Problem statement -> Extract all lines containing "picture".

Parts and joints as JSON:
-- BEGIN --

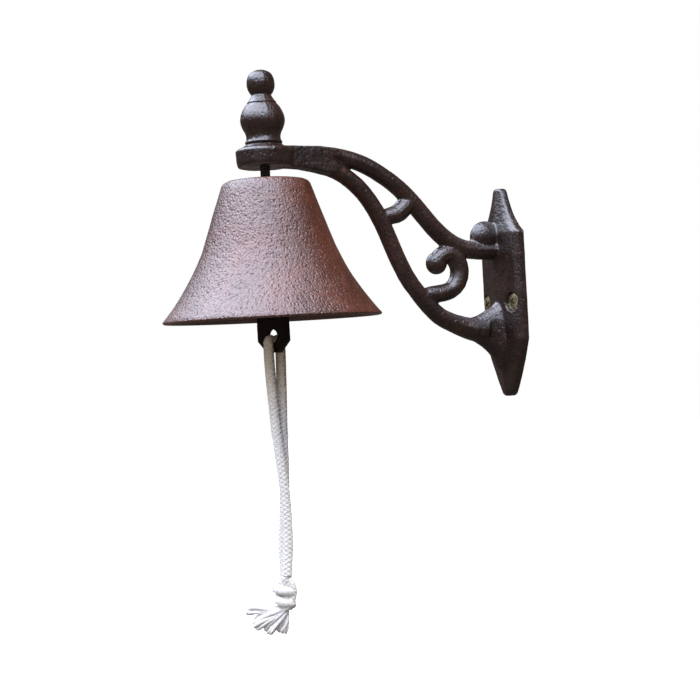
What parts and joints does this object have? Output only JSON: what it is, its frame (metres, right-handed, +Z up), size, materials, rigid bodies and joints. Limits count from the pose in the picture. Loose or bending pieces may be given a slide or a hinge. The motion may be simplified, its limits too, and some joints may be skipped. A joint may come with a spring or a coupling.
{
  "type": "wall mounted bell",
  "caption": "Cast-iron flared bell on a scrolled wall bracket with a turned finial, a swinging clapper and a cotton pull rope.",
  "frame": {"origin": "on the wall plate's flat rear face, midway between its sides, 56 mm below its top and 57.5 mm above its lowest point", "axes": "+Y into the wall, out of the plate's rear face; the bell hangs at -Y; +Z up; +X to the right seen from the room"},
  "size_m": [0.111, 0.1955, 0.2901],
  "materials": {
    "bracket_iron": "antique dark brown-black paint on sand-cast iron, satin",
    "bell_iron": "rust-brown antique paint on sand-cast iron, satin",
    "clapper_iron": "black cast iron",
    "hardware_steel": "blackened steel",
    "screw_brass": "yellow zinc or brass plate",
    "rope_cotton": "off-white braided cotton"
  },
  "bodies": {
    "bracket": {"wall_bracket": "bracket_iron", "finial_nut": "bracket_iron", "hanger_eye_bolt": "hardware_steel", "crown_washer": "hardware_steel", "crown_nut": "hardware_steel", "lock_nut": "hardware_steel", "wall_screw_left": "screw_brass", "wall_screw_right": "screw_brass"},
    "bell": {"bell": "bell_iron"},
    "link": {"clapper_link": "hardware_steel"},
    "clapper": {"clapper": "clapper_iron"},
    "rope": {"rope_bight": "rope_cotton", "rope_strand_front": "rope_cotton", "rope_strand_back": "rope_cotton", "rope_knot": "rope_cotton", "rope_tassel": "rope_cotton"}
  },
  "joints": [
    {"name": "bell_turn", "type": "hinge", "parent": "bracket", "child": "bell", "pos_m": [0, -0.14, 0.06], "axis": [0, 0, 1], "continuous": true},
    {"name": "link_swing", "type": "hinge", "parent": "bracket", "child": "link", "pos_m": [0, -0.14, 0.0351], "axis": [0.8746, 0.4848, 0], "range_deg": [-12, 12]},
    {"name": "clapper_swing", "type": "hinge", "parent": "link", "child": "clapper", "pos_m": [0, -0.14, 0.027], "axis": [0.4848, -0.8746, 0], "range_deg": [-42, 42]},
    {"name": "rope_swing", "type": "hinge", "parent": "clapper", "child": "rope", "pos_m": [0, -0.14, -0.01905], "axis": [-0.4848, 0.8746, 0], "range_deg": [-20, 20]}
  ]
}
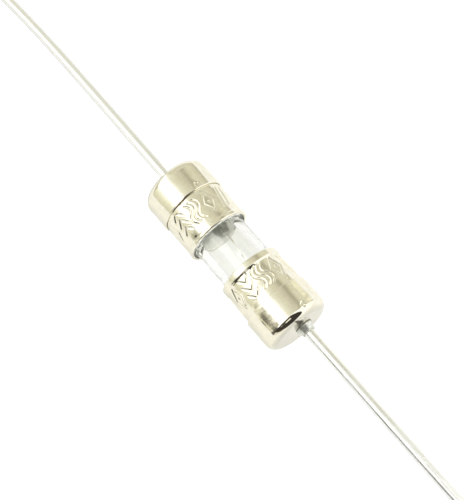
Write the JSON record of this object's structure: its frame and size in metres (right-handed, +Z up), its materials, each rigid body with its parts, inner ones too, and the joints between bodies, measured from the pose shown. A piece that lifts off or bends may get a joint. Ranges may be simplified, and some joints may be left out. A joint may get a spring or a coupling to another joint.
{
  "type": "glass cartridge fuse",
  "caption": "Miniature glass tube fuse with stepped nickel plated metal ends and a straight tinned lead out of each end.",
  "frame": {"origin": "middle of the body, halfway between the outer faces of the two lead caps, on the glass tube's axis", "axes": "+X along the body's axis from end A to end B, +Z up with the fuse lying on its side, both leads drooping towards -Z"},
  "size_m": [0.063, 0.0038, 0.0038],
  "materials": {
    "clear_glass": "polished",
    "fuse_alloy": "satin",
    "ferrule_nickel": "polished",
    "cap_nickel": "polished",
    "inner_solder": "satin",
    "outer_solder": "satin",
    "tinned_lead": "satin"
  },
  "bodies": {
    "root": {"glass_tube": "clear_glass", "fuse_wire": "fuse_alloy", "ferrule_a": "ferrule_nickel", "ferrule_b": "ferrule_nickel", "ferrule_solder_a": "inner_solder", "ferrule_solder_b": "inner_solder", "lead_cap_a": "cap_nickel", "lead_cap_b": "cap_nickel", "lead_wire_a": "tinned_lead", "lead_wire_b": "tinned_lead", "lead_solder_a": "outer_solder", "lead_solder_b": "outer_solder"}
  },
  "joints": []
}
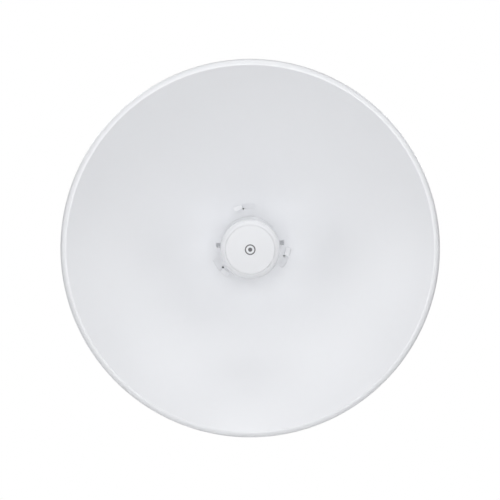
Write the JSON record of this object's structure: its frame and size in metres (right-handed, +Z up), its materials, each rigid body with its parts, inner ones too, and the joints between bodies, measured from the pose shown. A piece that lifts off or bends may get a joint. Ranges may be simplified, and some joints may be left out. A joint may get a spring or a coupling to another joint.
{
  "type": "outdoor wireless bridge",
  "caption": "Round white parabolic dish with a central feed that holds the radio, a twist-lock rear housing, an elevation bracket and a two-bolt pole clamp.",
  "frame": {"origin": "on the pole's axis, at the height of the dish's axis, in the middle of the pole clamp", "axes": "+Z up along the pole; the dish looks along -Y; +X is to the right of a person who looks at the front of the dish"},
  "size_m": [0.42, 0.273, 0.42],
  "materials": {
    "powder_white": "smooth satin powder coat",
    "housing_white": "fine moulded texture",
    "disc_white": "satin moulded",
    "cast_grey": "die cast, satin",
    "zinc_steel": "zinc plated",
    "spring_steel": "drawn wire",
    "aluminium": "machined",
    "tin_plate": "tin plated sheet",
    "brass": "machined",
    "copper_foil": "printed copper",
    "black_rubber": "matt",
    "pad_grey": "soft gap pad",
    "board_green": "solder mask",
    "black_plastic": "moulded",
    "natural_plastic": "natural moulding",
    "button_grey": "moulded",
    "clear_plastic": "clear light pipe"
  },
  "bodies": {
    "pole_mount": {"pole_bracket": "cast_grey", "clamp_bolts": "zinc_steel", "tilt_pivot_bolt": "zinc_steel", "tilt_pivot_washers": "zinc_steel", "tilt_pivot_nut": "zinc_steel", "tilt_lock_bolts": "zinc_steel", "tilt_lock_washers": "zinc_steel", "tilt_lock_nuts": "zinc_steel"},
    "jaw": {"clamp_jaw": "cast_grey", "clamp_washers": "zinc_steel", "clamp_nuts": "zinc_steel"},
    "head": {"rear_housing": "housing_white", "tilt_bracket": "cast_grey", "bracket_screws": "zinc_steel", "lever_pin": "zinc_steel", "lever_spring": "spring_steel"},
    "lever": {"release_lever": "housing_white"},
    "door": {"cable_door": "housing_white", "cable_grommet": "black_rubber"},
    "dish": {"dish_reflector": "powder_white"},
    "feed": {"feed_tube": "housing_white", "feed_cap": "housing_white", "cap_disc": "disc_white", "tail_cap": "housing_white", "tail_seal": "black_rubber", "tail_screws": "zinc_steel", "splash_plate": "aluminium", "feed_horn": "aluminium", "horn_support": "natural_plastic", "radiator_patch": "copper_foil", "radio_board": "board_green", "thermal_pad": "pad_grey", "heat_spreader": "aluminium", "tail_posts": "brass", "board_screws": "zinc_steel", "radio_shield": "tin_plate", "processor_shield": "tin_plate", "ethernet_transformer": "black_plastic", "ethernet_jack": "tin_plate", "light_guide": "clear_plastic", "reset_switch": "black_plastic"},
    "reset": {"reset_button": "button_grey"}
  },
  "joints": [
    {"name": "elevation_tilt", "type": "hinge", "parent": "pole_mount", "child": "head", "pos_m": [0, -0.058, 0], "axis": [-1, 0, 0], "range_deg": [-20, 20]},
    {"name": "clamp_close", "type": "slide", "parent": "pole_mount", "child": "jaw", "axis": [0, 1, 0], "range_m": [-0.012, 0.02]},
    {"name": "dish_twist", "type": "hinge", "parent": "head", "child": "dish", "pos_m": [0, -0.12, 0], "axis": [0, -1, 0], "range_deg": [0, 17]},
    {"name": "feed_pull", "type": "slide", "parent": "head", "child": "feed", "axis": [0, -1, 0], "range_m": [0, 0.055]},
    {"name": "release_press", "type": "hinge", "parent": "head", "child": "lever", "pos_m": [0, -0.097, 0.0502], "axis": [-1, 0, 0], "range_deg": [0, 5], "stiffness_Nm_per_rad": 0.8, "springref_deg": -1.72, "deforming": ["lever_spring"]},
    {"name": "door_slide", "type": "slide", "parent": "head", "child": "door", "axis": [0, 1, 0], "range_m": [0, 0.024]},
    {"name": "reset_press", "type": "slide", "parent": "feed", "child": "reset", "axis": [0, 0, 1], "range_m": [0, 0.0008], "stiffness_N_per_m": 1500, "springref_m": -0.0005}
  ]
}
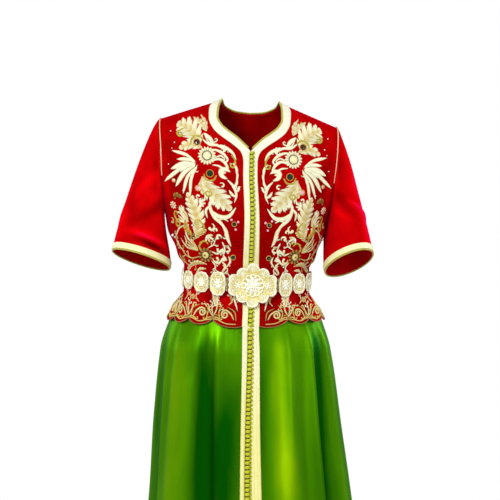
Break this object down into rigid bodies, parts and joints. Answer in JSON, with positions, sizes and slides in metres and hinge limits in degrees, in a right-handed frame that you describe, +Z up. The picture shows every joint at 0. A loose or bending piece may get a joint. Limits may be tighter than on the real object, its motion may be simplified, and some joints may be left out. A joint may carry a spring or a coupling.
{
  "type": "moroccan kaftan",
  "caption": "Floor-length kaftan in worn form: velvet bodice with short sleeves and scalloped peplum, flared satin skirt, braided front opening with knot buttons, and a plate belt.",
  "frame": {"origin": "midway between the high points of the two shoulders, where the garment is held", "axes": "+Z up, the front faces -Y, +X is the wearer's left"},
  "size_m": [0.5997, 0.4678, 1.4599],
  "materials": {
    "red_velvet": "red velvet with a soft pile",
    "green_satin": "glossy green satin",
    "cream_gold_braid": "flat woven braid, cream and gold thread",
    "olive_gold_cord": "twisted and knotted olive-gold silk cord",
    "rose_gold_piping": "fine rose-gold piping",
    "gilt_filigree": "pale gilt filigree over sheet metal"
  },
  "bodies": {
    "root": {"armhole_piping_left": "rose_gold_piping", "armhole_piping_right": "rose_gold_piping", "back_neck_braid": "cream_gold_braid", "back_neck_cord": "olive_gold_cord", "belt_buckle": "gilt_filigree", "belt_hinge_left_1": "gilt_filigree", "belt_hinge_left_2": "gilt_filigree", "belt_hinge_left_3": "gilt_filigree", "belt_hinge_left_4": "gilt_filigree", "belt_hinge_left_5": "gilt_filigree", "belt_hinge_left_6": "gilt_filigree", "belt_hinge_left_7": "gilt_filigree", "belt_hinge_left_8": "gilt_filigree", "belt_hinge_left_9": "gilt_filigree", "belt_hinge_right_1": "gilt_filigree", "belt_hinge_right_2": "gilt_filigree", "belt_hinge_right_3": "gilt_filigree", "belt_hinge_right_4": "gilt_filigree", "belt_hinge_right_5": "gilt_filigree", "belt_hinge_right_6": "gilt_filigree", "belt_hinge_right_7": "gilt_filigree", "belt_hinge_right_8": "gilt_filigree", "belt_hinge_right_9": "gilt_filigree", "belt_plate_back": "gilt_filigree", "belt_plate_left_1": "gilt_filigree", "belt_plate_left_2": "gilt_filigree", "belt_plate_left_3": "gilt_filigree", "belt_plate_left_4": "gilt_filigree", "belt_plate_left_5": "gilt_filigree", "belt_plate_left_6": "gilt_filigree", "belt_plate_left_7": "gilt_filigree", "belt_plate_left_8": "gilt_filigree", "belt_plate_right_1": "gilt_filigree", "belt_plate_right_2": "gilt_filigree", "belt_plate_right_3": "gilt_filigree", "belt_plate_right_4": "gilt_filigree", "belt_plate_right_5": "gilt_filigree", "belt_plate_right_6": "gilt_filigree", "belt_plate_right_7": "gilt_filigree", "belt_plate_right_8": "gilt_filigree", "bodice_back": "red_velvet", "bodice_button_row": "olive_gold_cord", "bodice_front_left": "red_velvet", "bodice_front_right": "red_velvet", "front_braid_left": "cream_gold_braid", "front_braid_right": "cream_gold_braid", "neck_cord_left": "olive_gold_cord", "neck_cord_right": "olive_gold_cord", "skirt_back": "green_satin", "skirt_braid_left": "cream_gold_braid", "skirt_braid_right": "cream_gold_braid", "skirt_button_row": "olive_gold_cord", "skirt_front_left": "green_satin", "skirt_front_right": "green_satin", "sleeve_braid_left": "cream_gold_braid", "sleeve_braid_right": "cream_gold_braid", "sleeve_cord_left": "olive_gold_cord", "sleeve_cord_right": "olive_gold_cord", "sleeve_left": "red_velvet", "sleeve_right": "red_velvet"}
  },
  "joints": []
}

-- END --

In response ->
What parts and joints does this object have? Output only JSON: what it is, its frame (metres, right-handed, +Z up), size, materials, rigid bodies and joints. Limits count from the pose in the picture. Loose or bending pieces may be given a slide or a hinge. The motion may be simplified, its limits too, and some joints may be skipped. A joint may come with a spring or a coupling.
Break this object down into rigid bodies, parts and joints. Answer in JSON, with positions, sizes and slides in metres and hinge limits in degrees, in a right-handed frame that you describe, +Z up. The picture shows every joint at 0. A loose or bending piece may get a joint. Limits may be tighter than on the real object, its motion may be simplified, and some joints may be left out. A joint may carry a spring or a coupling.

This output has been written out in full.